How to Use Meditation for Teen Stress and Anxiety

by | Aug 1, 2021 | 0 comments

It’s no secret that the coronavirus pandemic has been difficult for many people, but teens are one group dealing with their own set of struggles during this time.

Teens can sometimes be impulsive and angst-ridden even during the best of times. Behavioral health therapist Jane Ehrman, MEd, explains why teenagers can be this way and offers ideas about how meditation can help your teen deal with stress and anxiety during this uncertain time.

Q: Why is meditation good specifically for teens with angst/anxiety?

A: The amygdala (in the brain) is part of our survival mechanism. It’s always looking out for what is going to hurt us. If you’re dealing with anxiety or past trauma, the amygdala can be more reactive to stress.
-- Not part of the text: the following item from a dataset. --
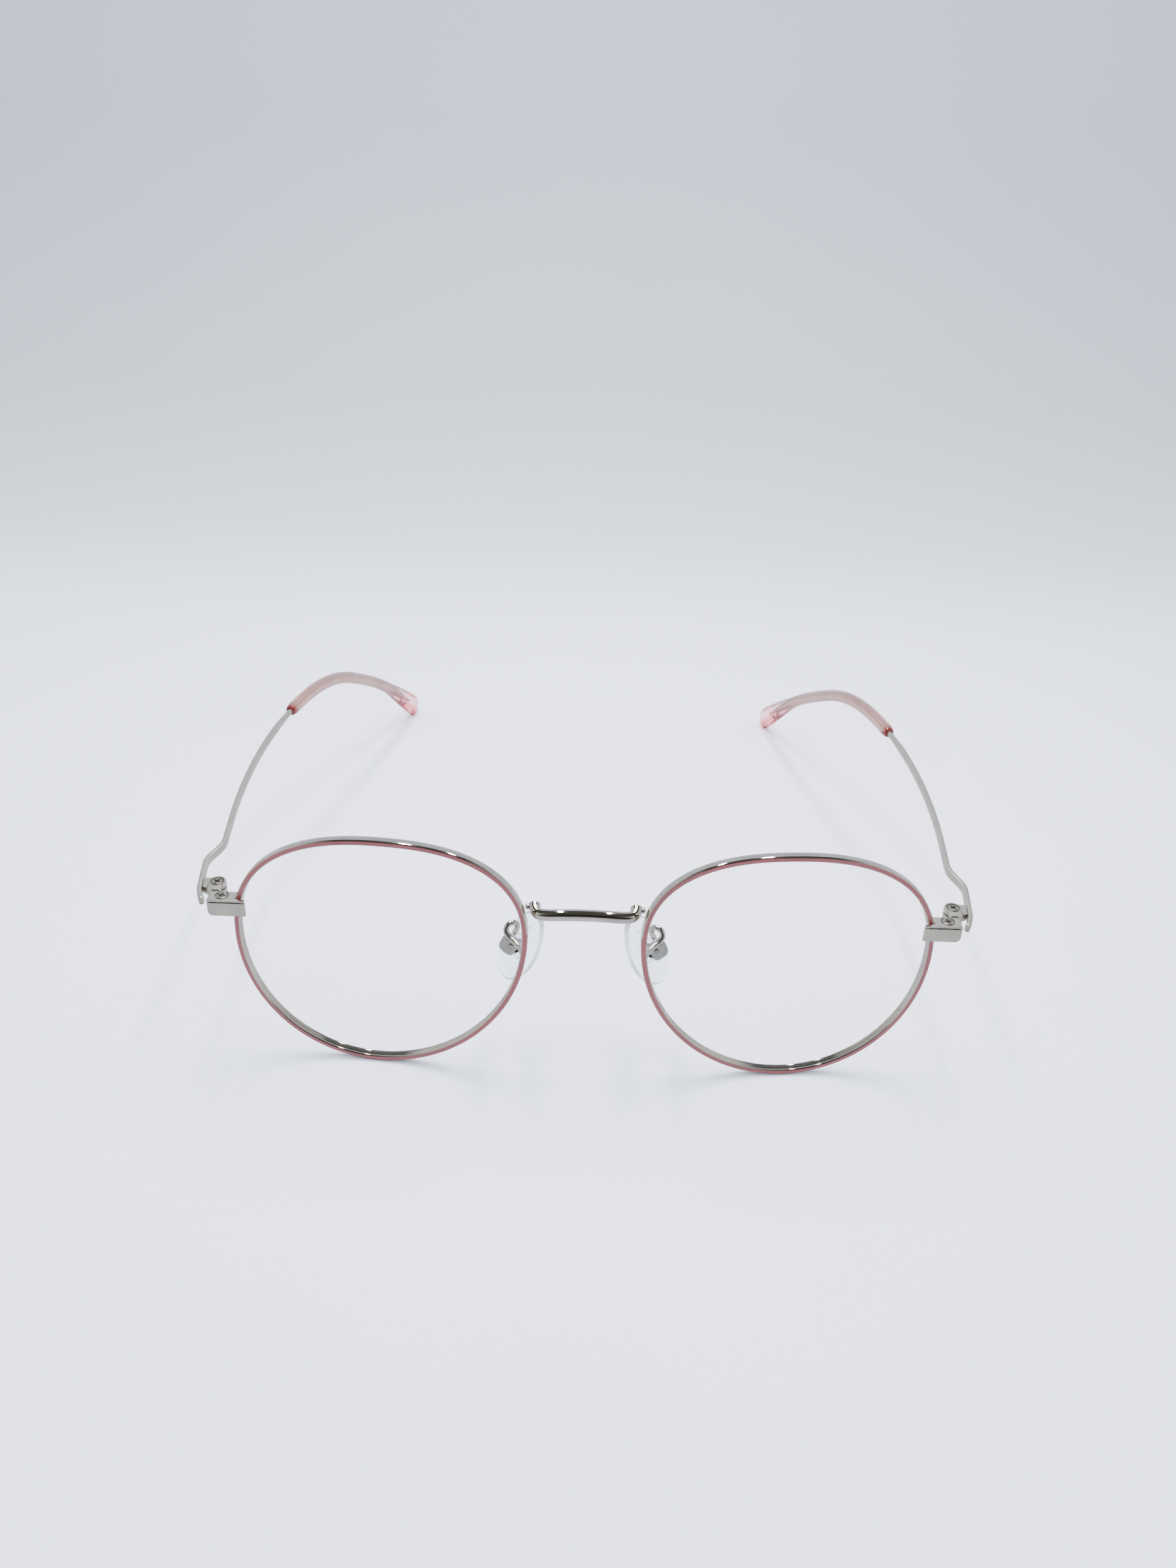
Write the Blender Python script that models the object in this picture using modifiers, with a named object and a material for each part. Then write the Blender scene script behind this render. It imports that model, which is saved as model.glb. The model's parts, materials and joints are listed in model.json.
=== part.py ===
"""Round wire eyeglasses, standing on the lower rims and the two temple tips.

Lengths below are in millimetres and are turned into metres where meshes are made.
The front faces -Y, the temples run back along +Y and +Z is up. The object is
symmetric about X = 0: each side piece is made at +X and mirrored to -X. Y is measured
from the middle of the rims while a piece is made, and from the origin once it is placed.
"""

import math

import bmesh
import bpy
from mathutils import Matrix, Vector

MM = 0.001
ORIGIN_Y = 71.975               # the origin lies this far behind the rims' plane, under the middle
GAP = 0.25                      # clearance between neighbouring pieces

# Rims: each is a flat ring, turned a little about Z to wrap round the face.
RIM_CENTRE_X = 35.6
RIM_CENTRE_Z = 28.6662           # puts the flat step under each rim on the ground
RIM_HALF_WIDTH = 25.4
RIM_RISE = 19.1                 # from the widest line to the top of the centreline
RIM_DROP = 28.2                 # and to its bottom
RIM_SQUARENESS_TOP = 2.43
RIM_SQUARENESS_LOW = 2.0
RIM_LEAN = -0.068               # sideways shift of the outline per unit of height
RIM_WRAP = 0.084                # radians about Z
RIM_WALL = 1.0                  # wire section, across
RIM_DEPTH = 1.7                 # wire section, front to back
GROOVE_DEPTH = 0.4
GROOVE_HALF_WIDTH = 0.5
RIM_STEPS = 72
RIM_SPLIT_HALF_ANGLE = 0.6      # degrees, half the slit that the rim lock closes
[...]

During the teen years, the frontal lobe of the brain — which helps make good decisions — isn’t always communicating well with the amygdala, which responds immediately and instinctively to triggers. At this age, the pathway in the brain between the amygdala and frontal lobe isn’t as strong. But Ehrman says, through meditation, the brain will rewire.

“With 15 minutes of daily meditation for at least three weeks, the brain becomes more responsive and less reactive — which can be especially helpful to teens prone to anxiety or erratic behavior,” she says.

Q: Are there other benefits to meditation?

A: Yes. The practice of mindfulness exercises such as meditation will improve focus and concentration so teens can focus on homework and perform better on exams. Meditation can also help with self-esteem and memory, reduce high blood pressure and heart rate, and help balance the immune system.

Q: How do you start a meditation program?

A: It can be daunting to know how to help your teen begin a meditation program. Start with a simple two to five minutes of meditation. Here are some steps to follow:

  • Have your teen close their eyes or softly gaze at their lap or straight ahead and pay attention to their breathing.
  • The goal is to pull your teen out of their own head where the worrisome thoughts are and drop into her body. Have your teen simply pay attention to each breath as it comes and goes.
  • Ask your teen to notice how their body is feeling and breathe through it. Let your teen know that if they are anxious, it’s just a feeling and it will pass.
  • Encourage your teen to separate themselves from their emotions. Tell your child to pay attention to their chest and abdomen, how they contract and expand. Ask them to pay attention to how their breath feels on their nostrils, breathing in and out.
  • Ask your teen to breathe without judgment and without trying to change the rhythm of their breath.

Q: Is the goal of meditation to ‘stop thinking?’

A: No. Your mind is always thinking.

It’s like when you’re riding a bike past all kinds of things. You don’t stop and look at everything that goes by. You bring your focus back to staying on the path or trail. The same is true for meditation. Some thoughts will catch your attention while you’re meditating and others won’t. When something does, acknowledge it, and then redirect the focus back to your breathing.

Q: How much meditation does a teen need to reap benefits?

A: They can start small with four to five minutes of meditation, with the goal of advancing to 15 minutes, once a day, four to five times a week. If they can accomplish this, it eventually begins rewiring their brain — often in about three weeks.

Q: Can teens use their phones for meditation?

A: Yes. If your teen is uncomfortable attempting to meditate with you, this can be especially handy! There are many apps available on your smartphone or tablet, such as Calm or Headspace, that your teen can sample for free. The Cleveland Clinic also has a free app called Mindful Moments.

Your teenager may react with skepticism at first when you suggest meditation. But, with all the uncertainty in the world right now, teens can definitely benefit from taking time to quiet the noise and meditate. It’s a handy practice that can help them through all kinds of confusing and stressful situations in life.